> Set exercise: Give back exactly the lines running from the line that holds "Continue the Blender" through the line that holds "return plane", ends included, and no other lines.

> Records for this task:

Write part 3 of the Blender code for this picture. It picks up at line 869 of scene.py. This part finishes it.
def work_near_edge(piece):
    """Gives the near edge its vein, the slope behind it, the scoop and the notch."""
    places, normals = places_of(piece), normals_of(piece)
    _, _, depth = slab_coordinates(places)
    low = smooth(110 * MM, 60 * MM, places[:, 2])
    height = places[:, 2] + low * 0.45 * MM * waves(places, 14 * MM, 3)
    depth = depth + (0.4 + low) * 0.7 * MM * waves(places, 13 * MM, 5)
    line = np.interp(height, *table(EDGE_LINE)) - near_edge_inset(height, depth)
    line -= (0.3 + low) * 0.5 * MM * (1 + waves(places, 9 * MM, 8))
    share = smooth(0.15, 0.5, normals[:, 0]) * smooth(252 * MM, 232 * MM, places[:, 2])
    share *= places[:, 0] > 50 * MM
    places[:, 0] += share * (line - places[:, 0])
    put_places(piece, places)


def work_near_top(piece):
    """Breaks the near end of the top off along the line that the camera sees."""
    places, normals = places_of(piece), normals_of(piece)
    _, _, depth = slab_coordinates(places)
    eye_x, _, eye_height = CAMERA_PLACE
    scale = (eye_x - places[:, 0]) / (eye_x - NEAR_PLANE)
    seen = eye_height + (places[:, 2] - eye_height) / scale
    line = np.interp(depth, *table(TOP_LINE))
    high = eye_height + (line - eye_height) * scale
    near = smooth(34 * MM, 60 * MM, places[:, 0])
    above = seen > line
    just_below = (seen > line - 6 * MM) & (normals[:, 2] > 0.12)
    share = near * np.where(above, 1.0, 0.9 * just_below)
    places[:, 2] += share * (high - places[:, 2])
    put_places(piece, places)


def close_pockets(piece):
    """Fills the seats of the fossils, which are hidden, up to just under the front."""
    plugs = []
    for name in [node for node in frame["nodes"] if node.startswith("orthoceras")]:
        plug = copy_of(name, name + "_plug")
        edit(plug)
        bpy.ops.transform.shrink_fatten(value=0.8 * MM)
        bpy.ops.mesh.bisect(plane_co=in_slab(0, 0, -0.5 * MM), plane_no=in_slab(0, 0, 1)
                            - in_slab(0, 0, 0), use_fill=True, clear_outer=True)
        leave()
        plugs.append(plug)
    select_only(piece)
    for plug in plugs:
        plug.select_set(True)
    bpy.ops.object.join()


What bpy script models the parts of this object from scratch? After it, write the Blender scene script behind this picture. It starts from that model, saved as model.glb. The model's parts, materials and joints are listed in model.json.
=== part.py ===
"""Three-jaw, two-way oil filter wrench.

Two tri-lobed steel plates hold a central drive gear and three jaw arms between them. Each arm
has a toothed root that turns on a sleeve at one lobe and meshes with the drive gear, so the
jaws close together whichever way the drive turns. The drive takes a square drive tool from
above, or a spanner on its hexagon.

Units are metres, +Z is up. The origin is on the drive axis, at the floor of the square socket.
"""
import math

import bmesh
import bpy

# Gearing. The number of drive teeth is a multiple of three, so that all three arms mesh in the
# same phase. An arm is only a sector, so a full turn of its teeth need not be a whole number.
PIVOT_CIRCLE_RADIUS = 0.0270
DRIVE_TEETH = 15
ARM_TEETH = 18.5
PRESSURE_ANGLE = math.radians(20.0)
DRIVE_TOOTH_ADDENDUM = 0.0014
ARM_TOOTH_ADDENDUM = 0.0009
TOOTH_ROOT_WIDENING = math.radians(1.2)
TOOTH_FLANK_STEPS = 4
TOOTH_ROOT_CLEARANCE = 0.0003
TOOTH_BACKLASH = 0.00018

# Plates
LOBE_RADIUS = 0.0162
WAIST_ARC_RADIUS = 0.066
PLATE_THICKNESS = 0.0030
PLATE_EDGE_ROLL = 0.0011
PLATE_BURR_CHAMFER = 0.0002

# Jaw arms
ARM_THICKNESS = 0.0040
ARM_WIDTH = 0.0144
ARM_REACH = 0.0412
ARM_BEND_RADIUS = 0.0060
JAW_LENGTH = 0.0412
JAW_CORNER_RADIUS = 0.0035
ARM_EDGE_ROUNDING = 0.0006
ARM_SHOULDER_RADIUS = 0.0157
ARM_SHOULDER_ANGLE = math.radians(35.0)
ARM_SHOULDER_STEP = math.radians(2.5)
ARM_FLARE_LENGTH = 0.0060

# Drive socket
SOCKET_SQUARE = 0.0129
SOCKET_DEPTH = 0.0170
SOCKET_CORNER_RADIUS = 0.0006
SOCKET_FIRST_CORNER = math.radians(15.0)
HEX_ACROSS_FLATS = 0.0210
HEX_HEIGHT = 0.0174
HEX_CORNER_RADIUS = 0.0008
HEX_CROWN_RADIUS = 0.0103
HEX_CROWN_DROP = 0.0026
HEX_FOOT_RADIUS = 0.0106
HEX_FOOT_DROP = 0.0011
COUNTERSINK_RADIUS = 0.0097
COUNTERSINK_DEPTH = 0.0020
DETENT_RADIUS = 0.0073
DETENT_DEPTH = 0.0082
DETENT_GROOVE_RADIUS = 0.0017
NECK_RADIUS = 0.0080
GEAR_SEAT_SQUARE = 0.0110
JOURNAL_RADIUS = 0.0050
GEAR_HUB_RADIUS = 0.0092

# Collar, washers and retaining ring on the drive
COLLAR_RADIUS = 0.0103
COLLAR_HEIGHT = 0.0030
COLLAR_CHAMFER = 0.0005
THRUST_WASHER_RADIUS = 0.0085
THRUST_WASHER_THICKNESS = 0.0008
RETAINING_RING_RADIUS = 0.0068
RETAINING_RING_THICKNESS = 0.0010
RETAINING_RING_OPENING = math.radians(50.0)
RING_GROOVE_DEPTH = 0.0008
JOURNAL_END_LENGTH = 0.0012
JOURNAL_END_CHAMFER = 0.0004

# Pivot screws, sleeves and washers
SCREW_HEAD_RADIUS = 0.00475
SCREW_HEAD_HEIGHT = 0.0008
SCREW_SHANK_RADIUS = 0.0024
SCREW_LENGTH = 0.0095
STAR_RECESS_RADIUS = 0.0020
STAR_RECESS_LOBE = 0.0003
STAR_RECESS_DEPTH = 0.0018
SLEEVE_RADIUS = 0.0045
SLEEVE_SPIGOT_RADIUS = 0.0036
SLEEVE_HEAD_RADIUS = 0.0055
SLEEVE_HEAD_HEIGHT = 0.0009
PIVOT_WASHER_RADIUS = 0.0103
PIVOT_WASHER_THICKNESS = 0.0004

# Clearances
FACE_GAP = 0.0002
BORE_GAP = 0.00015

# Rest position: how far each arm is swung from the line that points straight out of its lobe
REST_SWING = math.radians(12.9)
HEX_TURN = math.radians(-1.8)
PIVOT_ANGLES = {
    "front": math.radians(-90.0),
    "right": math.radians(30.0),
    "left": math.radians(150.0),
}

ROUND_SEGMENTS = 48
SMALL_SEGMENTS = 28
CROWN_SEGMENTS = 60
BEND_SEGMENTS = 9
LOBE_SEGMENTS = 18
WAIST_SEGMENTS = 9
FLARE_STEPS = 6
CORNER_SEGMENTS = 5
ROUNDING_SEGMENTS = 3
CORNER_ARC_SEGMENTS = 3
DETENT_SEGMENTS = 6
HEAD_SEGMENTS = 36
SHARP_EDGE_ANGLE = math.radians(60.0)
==
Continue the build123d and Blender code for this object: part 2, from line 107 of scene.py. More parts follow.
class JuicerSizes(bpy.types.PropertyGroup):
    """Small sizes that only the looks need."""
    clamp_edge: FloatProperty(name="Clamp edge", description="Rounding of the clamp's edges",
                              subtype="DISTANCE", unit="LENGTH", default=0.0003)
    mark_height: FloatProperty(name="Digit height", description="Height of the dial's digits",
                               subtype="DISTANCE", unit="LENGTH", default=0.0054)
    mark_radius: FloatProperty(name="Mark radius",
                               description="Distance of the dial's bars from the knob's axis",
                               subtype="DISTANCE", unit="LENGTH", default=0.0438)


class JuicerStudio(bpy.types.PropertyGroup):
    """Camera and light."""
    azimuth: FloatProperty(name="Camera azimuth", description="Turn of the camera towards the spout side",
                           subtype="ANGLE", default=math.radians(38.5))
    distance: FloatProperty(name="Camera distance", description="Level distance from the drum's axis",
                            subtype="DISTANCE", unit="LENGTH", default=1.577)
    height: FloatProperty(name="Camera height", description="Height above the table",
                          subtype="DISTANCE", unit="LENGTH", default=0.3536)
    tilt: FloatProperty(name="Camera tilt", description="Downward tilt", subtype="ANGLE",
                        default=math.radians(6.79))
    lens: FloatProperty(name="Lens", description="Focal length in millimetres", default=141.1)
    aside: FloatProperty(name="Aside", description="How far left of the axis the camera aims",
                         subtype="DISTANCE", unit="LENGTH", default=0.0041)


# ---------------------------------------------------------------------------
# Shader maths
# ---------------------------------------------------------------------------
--
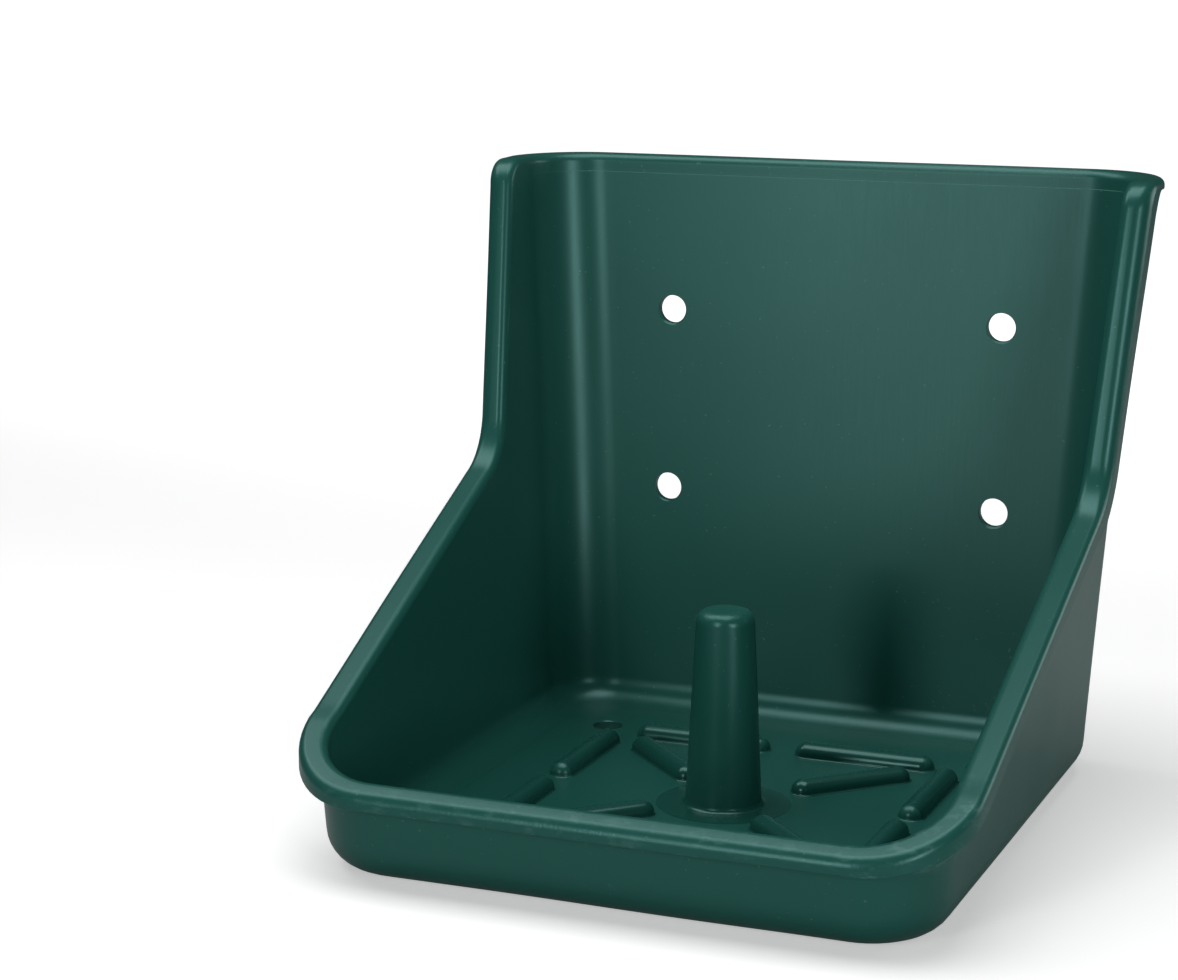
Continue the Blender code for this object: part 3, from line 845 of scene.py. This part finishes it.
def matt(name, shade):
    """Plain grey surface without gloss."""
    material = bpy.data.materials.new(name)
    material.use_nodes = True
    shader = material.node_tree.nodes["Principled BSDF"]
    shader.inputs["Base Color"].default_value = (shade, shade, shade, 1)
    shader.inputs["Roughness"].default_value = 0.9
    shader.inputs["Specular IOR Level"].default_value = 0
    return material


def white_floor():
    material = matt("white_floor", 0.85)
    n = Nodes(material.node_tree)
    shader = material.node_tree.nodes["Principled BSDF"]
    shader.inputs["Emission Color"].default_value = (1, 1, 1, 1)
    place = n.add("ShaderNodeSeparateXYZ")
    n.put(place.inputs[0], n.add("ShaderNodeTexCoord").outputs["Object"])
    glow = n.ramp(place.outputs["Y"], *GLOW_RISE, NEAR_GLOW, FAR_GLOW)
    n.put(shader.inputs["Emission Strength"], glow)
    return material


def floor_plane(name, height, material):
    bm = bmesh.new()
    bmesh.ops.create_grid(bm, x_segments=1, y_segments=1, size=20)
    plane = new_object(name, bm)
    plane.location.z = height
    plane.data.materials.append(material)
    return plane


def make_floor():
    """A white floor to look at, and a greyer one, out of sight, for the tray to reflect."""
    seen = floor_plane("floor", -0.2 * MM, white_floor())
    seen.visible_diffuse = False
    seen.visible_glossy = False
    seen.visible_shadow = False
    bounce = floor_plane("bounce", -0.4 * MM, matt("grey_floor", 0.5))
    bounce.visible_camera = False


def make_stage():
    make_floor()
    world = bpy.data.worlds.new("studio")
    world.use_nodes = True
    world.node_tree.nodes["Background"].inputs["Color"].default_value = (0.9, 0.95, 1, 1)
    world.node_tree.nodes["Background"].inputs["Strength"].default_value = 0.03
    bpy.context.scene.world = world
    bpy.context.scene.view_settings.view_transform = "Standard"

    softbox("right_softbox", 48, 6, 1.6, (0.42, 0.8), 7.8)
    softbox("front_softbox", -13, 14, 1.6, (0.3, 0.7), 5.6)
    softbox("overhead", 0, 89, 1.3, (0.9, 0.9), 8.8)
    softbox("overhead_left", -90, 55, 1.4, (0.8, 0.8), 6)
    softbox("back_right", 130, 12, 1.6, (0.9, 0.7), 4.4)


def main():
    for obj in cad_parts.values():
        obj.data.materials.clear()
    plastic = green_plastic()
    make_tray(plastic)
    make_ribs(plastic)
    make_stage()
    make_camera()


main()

> In response:
Continue the Blender code for this object: part 3, from line 845 of scene.py. This part finishes it.
def matt(name, shade):
    """Plain grey surface without gloss."""
    material = bpy.data.materials.new(name)
    material.use_nodes = True
    shader = material.node_tree.nodes["Principled BSDF"]
    shader.inputs["Base Color"].default_value = (shade, shade, shade, 1)
    shader.inputs["Roughness"].default_value = 0.9
    shader.inputs["Specular IOR Level"].default_value = 0
    return material


def white_floor():
    material = matt("white_floor", 0.85)
    n = Nodes(material.node_tree)
    shader = material.node_tree.nodes["Principled BSDF"]
    shader.inputs["Emission Color"].default_value = (1, 1, 1, 1)
    place = n.add("ShaderNodeSeparateXYZ")
    n.put(place.inputs[0], n.add("ShaderNodeTexCoord").outputs["Object"])
    glow = n.ramp(place.outputs["Y"], *GLOW_RISE, NEAR_GLOW, FAR_GLOW)
    n.put(shader.inputs["Emission Strength"], glow)
    return material


def floor_plane(name, height, material):
    bm = bmesh.new()
    bmesh.ops.create_grid(bm, x_segments=1, y_segments=1, size=20)
    plane = new_object(name, bm)
    plane.location.z = height
    plane.data.materials.append(material)
    return plane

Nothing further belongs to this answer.